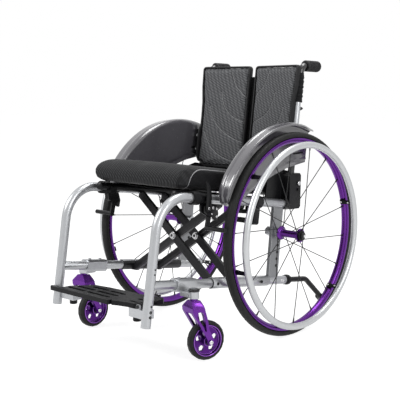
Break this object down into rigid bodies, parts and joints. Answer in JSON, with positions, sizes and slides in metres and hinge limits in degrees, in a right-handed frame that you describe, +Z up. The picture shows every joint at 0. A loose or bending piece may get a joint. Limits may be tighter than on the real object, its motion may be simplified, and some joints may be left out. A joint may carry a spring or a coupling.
{
  "type": "folding wheelchair",
  "caption": "Lightweight folding wheelchair with a cross brace, quick-release wheels, side guards, flip-up footplate and anti-tip wheel.",
  "frame": {"origin": "on the floor, in the middle of the open chair's length and width", "axes": "+Z up, the chair faces -Y and its left side is +X"},
  "size_m": [0.591, 0.832, 0.7951],
  "materials": {
    "silver_paint": "satin silver",
    "purple_anodised": "purple anodised",
    "black_paint": "satin black",
    "black_rubber": "matte",
    "black_plastic": "moulded",
    "grey_guard": "glossy dark grey",
    "handrim_silver": "polished",
    "steel": "plain",
    "black_cloth": "woven",
    "grey_mesh": "spacer mesh"
  },
  "bodies": {
    "right_frame": {"right_side_tube": "silver_paint", "right_lower_frame": "silver_paint", "right_front_saddle": "black_plastic", "right_rear_saddle": "black_paint", "right_caster_housing": "silver_paint", "right_foot_bracket": "silver_paint", "right_back_cane": "silver_paint", "right_push_grip": "black_rubber", "right_back_bracket": "black_paint", "right_guard_clamp": "black_paint", "right_side_guard": "grey_guard", "right_brake_clamp": "black_paint", "right_axle": "steel"},
    "left_frame": {"left_side_tube": "silver_paint", "left_lower_frame": "silver_paint", "left_front_saddle": "black_plastic", "left_rear_saddle": "black_paint", "left_caster_housing": "silver_paint", "left_foot_bracket": "silver_paint", "left_back_cane": "silver_paint", "left_push_grip": "black_rubber", "left_back_bracket": "black_paint", "left_guard_clamp": "black_paint", "left_side_guard": "grey_guard", "left_brake_clamp": "black_paint", "left_axle": "steel", "back_sling": "black_cloth", "left_back_pad": "grey_mesh", "right_back_pad": "grey_mesh", "hinge_pin": "steel"},
    "brace_a": {"brace_pair_a": "black_paint", "left_seat_tube": "black_paint", "seat_sling": "black_cloth", "seat_cushion": "grey_mesh"},
    "brace_b": {"brace_pair_b": "black_paint", "right_seat_tube": "black_paint"},
    "right_wheel": {"right_tyre": "black_rubber", "right_rim": "purple_anodised", "right_hub": "purple_anodised", "right_handrim": "handrim_silver"},
    "right_button": {"right_axle_button": "steel"},
    "right_fork": {"right_caster_fork": "purple_anodised"},
    "right_caster": {"right_caster_wheel": "purple_anodised", "right_caster_tyre": "black_rubber"},
    "right_lever": {"right_brake_lever": "black_plastic"},
    "right_shoe": {"right_brake_shoe": "black_paint"},
    "left_wheel": {"left_tyre": "black_rubber", "left_rim": "purple_anodised", "left_hub": "purple_anodised", "left_handrim": "handrim_silver"},
    "left_button": {"left_axle_button": "steel"},
    "left_fork": {"left_caster_fork": "purple_anodised"},
    "left_caster": {"left_caster_wheel": "purple_anodised", "left_caster_tyre": "black_rubber"},
    "left_lever": {"left_brake_lever": "black_plastic"},
    "left_shoe": {"left_brake_shoe": "black_paint"},
    "footplate": {"footplate_near": "black_plastic", "footplate_far": "black_plastic"},
    "anti_tip": {"anti_tip_tube": "black_paint"},
    "anti_tip_roller": {"anti_tip_wheel": "black_rubber"}
  },
  "joints": [
    {"name": "fold", "type": "hinge", "parent": "right_frame", "child": "brace_a", "pos_m": [-0.1797, -0.07369, 0.17302], "axis": [0, -0.9932, 0.1167], "range_deg": [0, 39], "deforming": ["seat_cushion", "seat_sling", "back_sling", "left_back_pad", "right_back_pad"]},
    {"name": "brace_cross", "type": "hinge", "parent": "brace_a", "child": "brace_b", "pos_m": [0, -0.06102, 0.28087], "axis": [0, -0.9932, 0.1167], "range_deg": [-78, 0]},
    {"name": "left_frame_hinge", "type": "hinge", "parent": "brace_b", "child": "left_frame", "pos_m": [0.1797, -0.07369, 0.17302], "axis": [0, -0.9932, 0.1167], "range_deg": [0, 39]},
    {"name": "footplate_flip", "type": "hinge", "parent": "left_frame", "child": "footplate", "pos_m": [0.1463, -0.37634, 0.1513], "axis": [0, 1, 0], "range_deg": [0, 90]},
    {"name": "right_wheel_spin", "type": "hinge", "parent": "right_frame", "child": "right_wheel", "pos_m": [-0.244, 0.12216, 0.29388], "axis": [1, 0, 0], "continuous": true},
    {"name": "right_axle_button_press", "type": "slide", "parent": "right_frame", "child": "right_button", "axis": [1, 0, 0], "range_m": [0, 0.003], "stiffness_N_per_m": 300, "springref_m": -0.001},
    {"name": "right_caster_swivel", "type": "hinge", "parent": "right_frame", "child": "right_fork", "pos_m": [-0.2226, -0.26454, 0.1615], "axis": [0, 0, 1], "continuous": true},
    {"name": "right_caster_spin", "type": "hinge", "parent": "right_fork", "child": "right_caster", "pos_m": [-0.2226, -0.22794, 0.05185], "axis": [1, 0, 0], "continuous": true},
    {"name": "right_brake", "type": "hinge", "parent": "right_frame", "child": "right_lever", "pos_m": [-0.2018, -0.19134, 0.3908], "axis": [1, 0, 0], "range_deg": [0, 50]},
    {"name": "right_brake_shoe_turn", "type": "hinge", "parent": "right_frame", "child": "right_shoe", "pos_m": [-0.1902, -0.17464, 0.3762], "axis": [1, 0, 0], "range_deg": [0, 13.2]},
    {"name": "left_wheel_spin", "type": "hinge", "parent": "left_frame", "child": "left_wheel", "pos_m": [0.244, 0.12216, 0.29388], "axis": [1, 0, 0], "continuous": true},
    {"name": "left_axle_button_press", "type": "slide", "parent": "left_frame", "child": "left_button", "axis": [-1, 0, 0], "range_m": [0, 0.003], "stiffness_N_per_m": 300, "springref_m": -0.001},
    {"name": "left_caster_swivel", "type": "hinge", "parent": "left_frame", "child": "left_fork", "pos_m": [0.2226, -0.26454, 0.1615], "axis": [0, 0, 1], "continuous": true},
    {"name": "left_caster_spin", "type": "hinge", "parent": "left_fork", "child": "left_caster", "pos_m": [0.23367, -0.22965, 0.05185], "axis": [0.9532, -0.3024, 0], "continuous": true},
    {"name": "left_brake", "type": "hinge", "parent": "left_frame", "child": "left_lever", "pos_m": [0.2018, -0.19134, 0.3908], "axis": [1, 0, 0], "range_deg": [0, 50]},
    {"name": "left_brake_shoe_turn", "type": "hinge", "parent": "left_frame", "child": "left_shoe", "pos_m": [0.1902, -0.17464, 0.3762], "axis": [1, 0, 0], "range_deg": [0, 13.2]},
    {"name": "anti_tip_swing", "type": "hinge", "parent": "left_frame", "child": "anti_tip", "pos_m": [0.1797, 0.17972, 0.14325], "axis": [0, 0.9932, -0.1167], "range_deg": [0, 180]},
    {"name": "anti_tip_spin", "type": "hinge", "parent": "anti_tip", "child": "anti_tip_roller", "pos_m": [0.1797, 0.39066, 0.042], "axis": [1, 0, 0], "continuous": true}
  ],
  "couplings": [
    {"joint": "brace_cross", "follows": "fold", "ratio": -2},
    {"joint": "left_frame_hinge", "follows": "fold", "ratio": 1},
    {"joint": "footplate_flip", "follows": "fold", "ratio": 2.3},
    {"joint": "right_brake_shoe_turn", "follows": "right_brake", "ratio": 0.26},
    {"joint": "left_brake_shoe_turn", "follows": "left_brake", "ratio": 0.26}
  ]
}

## YOUR INSTRUCTIONS
Write out every line of the material again, exactly as it reads.

## EXERCISE SOLUTION
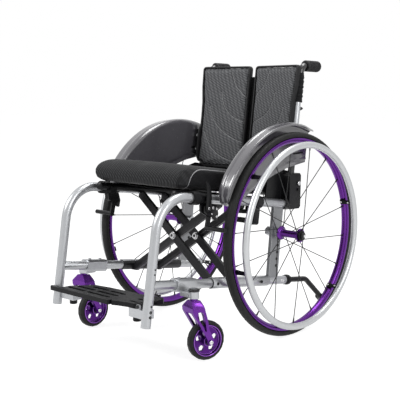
Break this object down into rigid bodies, parts and joints. Answer in JSON, with positions, sizes and slides in metres and hinge limits in degrees, in a right-handed frame that you describe, +Z up. The picture shows every joint at 0. A loose or bending piece may get a joint. Limits may be tighter than on the real object, its motion may be simplified, and some joints may be left out. A joint may carry a spring or a coupling.
{
  "type": "folding wheelchair",
  "caption": "Lightweight folding wheelchair with a cross brace, quick-release wheels, side guards, flip-up footplate and anti-tip wheel.",
  "frame": {"origin": "on the floor, in the middle of the open chair's length and width", "axes": "+Z up, the chair faces -Y and its left side is +X"},
  "size_m": [0.591, 0.832, 0.7951],
  "materials": {
    "silver_paint": "satin silver",
    "purple_anodised": "purple anodised",
    "black_paint": "satin black",
    "black_rubber": "matte",
    "black_plastic": "moulded",
    "grey_guard": "glossy dark grey",
    "handrim_silver": "polished",
    "steel": "plain",
    "black_cloth": "woven",
    "grey_mesh": "spacer mesh"
  },
  "bodies": {
    "right_frame": {"right_side_tube": "silver_paint", "right_lower_frame": "silver_paint", "right_front_saddle": "black_plastic", "right_rear_saddle": "black_paint", "right_caster_housing": "silver_paint", "right_foot_bracket": "silver_paint", "right_back_cane": "silver_paint", "right_push_grip": "black_rubber", "right_back_bracket": "black_paint", "right_guard_clamp": "black_paint", "right_side_guard": "grey_guard", "right_brake_clamp": "black_paint", "right_axle": "steel"},
    "left_frame": {"left_side_tube": "silver_paint", "left_lower_frame": "silver_paint", "left_front_saddle": "black_plastic", "left_rear_saddle": "black_paint", "left_caster_housing": "silver_paint", "left_foot_bracket": "silver_paint", "left_back_cane": "silver_paint", "left_push_grip": "black_rubber", "left_back_bracket": "black_paint", "left_guard_clamp": "black_paint", "left_side_guard": "grey_guard", "left_brake_clamp": "black_paint", "left_axle": "steel", "back_sling": "black_cloth", "left_back_pad": "grey_mesh", "right_back_pad": "grey_mesh", "hinge_pin": "steel"},
    "brace_a": {"brace_pair_a": "black_paint", "left_seat_tube": "black_paint", "seat_sling": "black_cloth", "seat_cushion": "grey_mesh"},
    "brace_b": {"brace_pair_b": "black_paint", "right_seat_tube": "black_paint"},
    "right_wheel": {"right_tyre": "black_rubber", "right_rim": "purple_anodised", "right_hub": "purple_anodised", "right_handrim": "handrim_silver"},
    "right_button": {"right_axle_button": "steel"},
    "right_fork": {"right_caster_fork": "purple_anodised"},
    "right_caster": {"right_caster_wheel": "purple_anodised", "right_caster_tyre": "black_rubber"},
    "right_lever": {"right_brake_lever": "black_plastic"},
    "right_shoe": {"right_brake_shoe": "black_paint"},
    "left_wheel": {"left_tyre": "black_rubber", "left_rim": "purple_anodised", "left_hub": "purple_anodised", "left_handrim": "handrim_silver"},
    "left_button": {"left_axle_button": "steel"},
    "left_fork": {"left_caster_fork": "purple_anodised"},
    "left_caster": {"left_caster_wheel": "purple_anodised", "left_caster_tyre": "black_rubber"},
    "left_lever": {"left_brake_lever": "black_plastic"},
    "left_shoe": {"left_brake_shoe": "black_paint"},
    "footplate": {"footplate_near": "black_plastic", "footplate_far": "black_plastic"},
    "anti_tip": {"anti_tip_tube": "black_paint"},
    "anti_tip_roller": {"anti_tip_wheel": "black_rubber"}
  },
  "joints": [
    {"name": "fold", "type": "hinge", "parent": "right_frame", "child": "brace_a", "pos_m": [-0.1797, -0.07369, 0.17302], "axis": [0, -0.9932, 0.1167], "range_deg": [0, 39], "deforming": ["seat_cushion", "seat_sling", "back_sling", "left_back_pad", "right_back_pad"]},
    {"name": "brace_cross", "type": "hinge", "parent": "brace_a", "child": "brace_b", "pos_m": [0, -0.06102, 0.28087], "axis": [0, -0.9932, 0.1167], "range_deg": [-78, 0]},
    {"name": "left_frame_hinge", "type": "hinge", "parent": "brace_b", "child": "left_frame", "pos_m": [0.1797, -0.07369, 0.17302], "axis": [0, -0.9932, 0.1167], "range_deg": [0, 39]},
    {"name": "footplate_flip", "type": "hinge", "parent": "left_frame", "child": "footplate", "pos_m": [0.1463, -0.37634, 0.1513], "axis": [0, 1, 0], "range_deg": [0, 90]},
    {"name": "right_wheel_spin", "type": "hinge", "parent": "right_frame", "child": "right_wheel", "pos_m": [-0.244, 0.12216, 0.29388], "axis": [1, 0, 0], "continuous": true},
    {"name": "right_axle_button_press", "type": "slide", "parent": "right_frame", "child": "right_button", "axis": [1, 0, 0], "range_m": [0, 0.003], "stiffness_N_per_m": 300, "springref_m": -0.001},
    {"name": "right_caster_swivel", "type": "hinge", "parent": "right_frame", "child": "right_fork", "pos_m": [-0.2226, -0.26454, 0.1615], "axis": [0, 0, 1], "continuous": true},
    {"name": "right_caster_spin", "type": "hinge", "parent": "right_fork", "child": "right_caster", "pos_m": [-0.2226, -0.22794, 0.05185], "axis": [1, 0, 0], "continuous": true},
    {"name": "right_brake", "type": "hinge", "parent": "right_frame", "child": "right_lever", "pos_m": [-0.2018, -0.19134, 0.3908], "axis": [1, 0, 0], "range_deg": [0, 50]},
    {"name": "right_brake_shoe_turn", "type": "hinge", "parent": "right_frame", "child": "right_shoe", "pos_m": [-0.1902, -0.17464, 0.3762], "axis": [1, 0, 0], "range_deg": [0, 13.2]},
    {"name": "left_wheel_spin", "type": "hinge", "parent": "left_frame", "child": "left_wheel", "pos_m": [0.244, 0.12216, 0.29388], "axis": [1, 0, 0], "continuous": true},
    {"name": "left_axle_button_press", "type": "slide", "parent": "left_frame", "child": "left_button", "axis": [-1, 0, 0], "range_m": [0, 0.003], "stiffness_N_per_m": 300, "springref_m": -0.001},
    {"name": "left_caster_swivel", "type": "hinge", "parent": "left_frame", "child": "left_fork", "pos_m": [0.2226, -0.26454, 0.1615], "axis": [0, 0, 1], "continuous": true},
    {"name": "left_caster_spin", "type": "hinge", "parent": "left_fork", "child": "left_caster", "pos_m": [0.23367, -0.22965, 0.05185], "axis": [0.9532, -0.3024, 0], "continuous": true},
    {"name": "left_brake", "type": "hinge", "parent": "left_frame", "child": "left_lever", "pos_m": [0.2018, -0.19134, 0.3908], "axis": [1, 0, 0], "range_deg": [0, 50]},
    {"name": "left_brake_shoe_turn", "type": "hinge", "parent": "left_frame", "child": "left_shoe", "pos_m": [0.1902, -0.17464, 0.3762], "axis": [1, 0, 0], "range_deg": [0, 13.2]},
    {"name": "anti_tip_swing", "type": "hinge", "parent": "left_frame", "child": "anti_tip", "pos_m": [0.1797, 0.17972, 0.14325], "axis": [0, 0.9932, -0.1167], "range_deg": [0, 180]},
    {"name": "anti_tip_spin", "type": "hinge", "parent": "anti_tip", "child": "anti_tip_roller", "pos_m": [0.1797, 0.39066, 0.042], "axis": [1, 0, 0], "continuous": true}
  ],
  "couplings": [
    {"joint": "brace_cross", "follows": "fold", "ratio": -2},
    {"joint": "left_frame_hinge", "follows": "fold", "ratio": 1},
    {"joint": "footplate_flip", "follows": "fold", "ratio": 2.3},
    {"joint": "right_brake_shoe_turn", "follows": "right_brake", "ratio": 0.26},
    {"joint": "left_brake_shoe_turn", "follows": "left_brake", "ratio": 0.26}
  ]
}